Simon Josefsson jas@extundo.com writes:
I'm sorry for the length of this, if we should keep this off the list, please respond in private.
I prefer having development discussions on the public list, after all, I'm not the only one that's hacking lsh. There's also a (Swedish) conference "lsh (-) utvecklingsforum" in the KOM system at lyskom.lysator.liu.se, if you prefer that. It predates the mailinglist, and at least I and Pontus read it regularly.
It was rather straightforward, and I now have interop between lsh in server mode against OpenSSH (with the GSSAPI patches) in client mode. But. Once the authentication finished, lsh more or less crashes. I'm fairly certain this is because I don't understand the OOP stuff, and only have a few hours of experience with lsh in general.
I think I understand the problem. First, let me explain the connection_lock/connection_unlock thing. The point is to make sure that that during the processing of one userauth message, further messages that are received from the client are not processed, just queued (in lshd or in kernel socket buffers) for processing when finished with the current userauth message. Userauth messages need to be serialized in the server, while the client is allowed to send any number of userauth messages without waiting for replies.
This doesn't matter much for userauth methods which results in an answer right away, without returning to the main select loop. The main reason for it is password authentication with a helper program, as the userauth handler will then spawn a process, set an exit callback on the process, and return to the main select loop. Later the exit callback is invoked, it will pass a value or an exception back to the userauth code which then unlocks the connection.
The connection is locked in server_userauth:do_handle_userauth, and unlocked in the continuation handler do_userauth_continuation (invoked when userauth succeeds) and in do_exc_userauth_handler, for exceptions of type EXC_USERAUTH or EXC_USERAUTH_SPECIAL.

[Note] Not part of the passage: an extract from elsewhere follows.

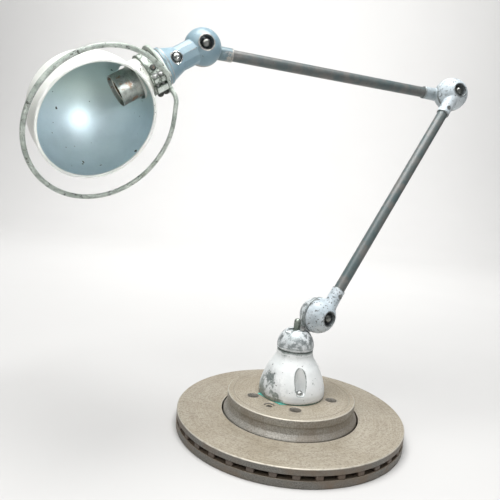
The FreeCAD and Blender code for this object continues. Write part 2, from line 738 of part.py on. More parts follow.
def knuckle_nodes(name, back, front):
    """The inner pieces that each of the three knuckles holds."""
    return {
        f"{name}_ring_plate": put(ring_plate(), back),
        f"{name}_contact_rings": put(contact_rings(), back),
        f"{name}_friction_washer": put(friction_washer(), back),
        f"{name}_brush_plate": put(brush_plate(), front),
        f"{name}_contact_brushes": put(contact_brushes(), front),
        f"{name}_knuckle_bolt": put(knuckle_bolt(), front),
        f"{name}_knuckle_nut": put(knuckle_nut(), front)}


def model():
    tight = STUD_R
    loose = STUD_R + RUN
    nodes = {
        "brake_disc": brake_disc(),
        "foot_gasket": foot_gasket(),
        "cone_foot": foot(),
        "foot_bolts": foot_bolts(),
        "foot_nuts": foot_nuts(),
        "inlet_bush": inlet_bush(),
        "terminal_block": terminal_block(),
        "block_bracket": block_bracket(),
        "thrust_washer": thrust_washer(),
        "swivel_cap": swivel_cap(),
        "swivel_stud": swivel_stud(),
        "swivel_dome_nut": swivel_nut(),
        "swivel_lock_nut": swivel_lock_nuts(),
        "cap_lock_screw": cap_lock_screw(),
        "lower_arm_socket": put(arm_shell(tight), AT_LOWER),
        "lower_arm_tube": put(arm_tube(LOWER_LENGTH), AT_LOWER),
        "lower_arm_lead": put(arm_lead(LOWER_LENGTH), AT_LOWER),
        "elbow_lower_socket": put(arm_shell(tight), AT_ELBOW_LOWER),
        "lower_set_screws": Part.Compound([put(set_screw(), AT_LOWER), put(set_screw(), AT_ELBOW_LOWER)]),
        "elbow_upper_socket": put(flipped(arm_shell(loose)), AT_ELBOW_UPPER),
        "upper_arm_tube": put(flipped(arm_tube(UPPER_LENGTH)), AT_ELBOW_UPPER),
        "upper_arm_lead": put(flipped(arm_lead(UPPER_LENGTH)), AT_ELBOW_UPPER),
        "head_upper_socket": put(flipped(arm_shell(loose)), AT_HEAD_UPPER),
        "upper_set_screws": Part.Compound([
            put(flipped(set_screw()), AT_ELBOW_UPPER), put(flipped(set_screw()), AT_HEAD_UPPER)]),
        "head_casting": put(head_casting(), AT_HEAD),
        "switch_body": put(switch_body(), AT_HEAD),
        "switch_spring": put(switch_spring(), AT_HEAD),
        "switch_bezel": put(switch_bezel(), AT_HEAD),
        "switch_button": put(switch_button(), AT_HEAD)}
    nodes.update(knuckle_nodes("lower", AT_CAP, AT_LOWER))
    nodes.update(knuckle_nodes("elbow", AT_ELBOW_UPPER, AT_ELBOW_LOWER))
    nodes.update(knuckle_nodes("head", AT_HEAD_UPPER, AT_HEAD))
    for name, shape in (
            ("lampholder_shell", holder_shell()), ("lampholder_core", holder_core()),
            ("thread_liner", thread_liner()), ("centre_contact", centre_contact()),
            ("shade", shade()), ("clamp_collar", clamp_collar()), ("collar_screw", collar_screw()),
            ("clamp_bolts", clamp_bolts()), ("clamp_nuts", clamp_nuts())):
        nodes[name] = put(shape, AT_SHADE)
    nodes["guard_ring"] = put(guard_ring(), AT_SHADE)
    return nodes


os.makedirs("parts", exist_ok=True)
for node, part in model().items():
    save(node, part)
for label, point in (("lower ball", lower_ball), ("elbow ball", elbow_ball), ("head ball", head_ball),
                     ("neck root", neck_root)):
    print(f"{label}: {point.x:.2f} {point.y:.2f} {point.z:.2f}")
for label, way in (("lower axis", lower_axis), ("elbow axis", elbow_axis), ("head axis", head_axis),
                   ("lower arm", lower_dir), ("upper arm", upper_dir),
                   ("neck", neck_dir), ("shade", shade_dir)):
    print(f"{label}: {way.x:.5f} {way.y:.5f} {way.z:.5f}")
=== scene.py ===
import json
import math
import random

import bmesh
import bpy
import numpy as np
from mathutils import Matrix, Vector


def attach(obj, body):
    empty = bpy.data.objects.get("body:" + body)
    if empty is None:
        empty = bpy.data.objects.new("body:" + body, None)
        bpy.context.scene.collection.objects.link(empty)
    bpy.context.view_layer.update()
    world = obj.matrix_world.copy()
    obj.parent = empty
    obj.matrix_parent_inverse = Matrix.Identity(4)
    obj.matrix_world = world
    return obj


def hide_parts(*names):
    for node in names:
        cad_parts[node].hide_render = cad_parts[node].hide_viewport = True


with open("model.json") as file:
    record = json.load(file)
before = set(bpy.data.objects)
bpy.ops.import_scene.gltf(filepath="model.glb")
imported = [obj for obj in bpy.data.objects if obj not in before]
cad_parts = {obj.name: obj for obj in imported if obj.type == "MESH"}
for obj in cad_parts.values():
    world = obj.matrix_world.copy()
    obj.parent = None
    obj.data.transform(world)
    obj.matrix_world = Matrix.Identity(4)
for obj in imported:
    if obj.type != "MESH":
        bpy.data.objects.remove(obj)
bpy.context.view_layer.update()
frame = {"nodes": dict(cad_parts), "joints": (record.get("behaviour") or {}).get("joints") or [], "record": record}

# Lengths below are in millimetres; place() turns them into metres. Lights and materials use metres.
MM = 0.001
JOINTS = {joint["name"]: joint for joint in frame["joints"]}
UP = Vector((0, 0, 1))
RIGHT = Vector((1, 0, 0))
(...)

For all earlier userauth methods, the client sends a SSH_MSG_USERAUTH, and then the server replies with a success or failure or some special message like PUBLICKEY_OK. GSS-API seems a little different, due to the SSH_MSG_USERAUTH_GSSAPI_TOKEN and SSH_MSG_USERAUTH_GSSAPI_EXCHANGE_COMPLETE which are sent by the client. The general server userauth code don't see these, so the connection isn't locked automatically, but the general userauth code still tries to unlock it when you invoke the continuation or exception handler.
I think the simplest way to solve the problem is to add calls to connection_lock at the start of the packet handlers you install.
That may not get things exactly right, one also needs to consider a client that doesn't send SSH_MSG_USERAUTH_GSSAPI_EXCHANGE_COMPLETE as expected, but instead sends a new SSH_MSG_USERAUTH. Without having read the GSS-API spec, I guess that such client behaviour should either cancel the GSS-API exchange which is in progress, or raise a protocol error. Changes to the general server_userauth code may be needed to get that right, as there currently is no notion of a "subprotocol" being in progress, nor for cancelling such a subprotocol.
Finally, some minor comments on your code:
printf("GSS-API error %s: %s\n", m, (char *) msg.value);
The recommended way to print messages to the log is to use werror(), verbose() or debug(). So that printf could be replaced with
debug("GSS-API error %z: %z\n", m, (char *) msg.value);
struct lsh_user *user; struct command_continuation *cont;
Global variables must be avoided, they will confuse the gc unless special care is taken. But you have probably figured that out already, as you don't seem to use these globals anywhere.
/* GABA: (class (name gssapi_finish_handler) (super packet_handler) (vars (gssapi object gssapi_server_instance))) */
When possible, i.e. when there are no circular dependencies, I try to order classes so that if gssapi_finish_handler uses gssapi_server_instance, the latter class is defined first.
static void do_handle_gssapi_finish(struct packet_handler *s, struct ssh_connection *connection, struct lsh_string *packet) { CAST(gssapi_finish_handler, self, s); puts("ok"); /* Remember that a user was authenticated. */ self->gssapi->user = USER_LOOKUP(self->gssapi->db, self->gssapi->username, 1); connection->user = self->gssapi->user;
Any particular reason why you need to store the user in the gssapi object? Do you use the object after the userauthentication is finished?
You should probably check for USER_LOOKUP returning NULL (happens if the user doesn't exist or login is disabled).
static void do_handle_gssapi_token(struct packet_handler *s, struct ssh_connection *connection, struct lsh_string *packet) { CAST(gssapi_token_handler, self, s); OM_uint32 maj_stat; OM_uint32 min_stat; OM_uint32 retflags; gss_ctx_id_t ctx = GSS_C_NO_CONTEXT; gss_cred_id_t cred = GSS_C_NO_CREDENTIAL; gss_buffer_desc inbuf, outbuf; gss_name_t client;
This is where an extra connection_lock call would go.
maj_stat = gss_acquire_cred (&min_stat, GSS_C_NO_NAME, 0, GSS_C_NULL_OID_SET, GSS_C_ACCEPT, &cred, NULL, NULL);
Can gss_acquire_cred (or other gss-api functions) block, for example for contacting a kerberos server? Then the entire lshd server will block too. If that is a problem, we need either a non-blocking "native" interface to gss-api, or put the gss-api code in a separate process.
static void do_authenticate(struct userauth *s, struct ssh_connection *connection UNUSED,
^^^^^^^^^^^^^^^^^ ...
connection->dispatch[SSH_MSG_USERAUTH_GSSAPI_TOKEN] =
This seems inconsistent...
Thanks for the nice work! Regards, /Niels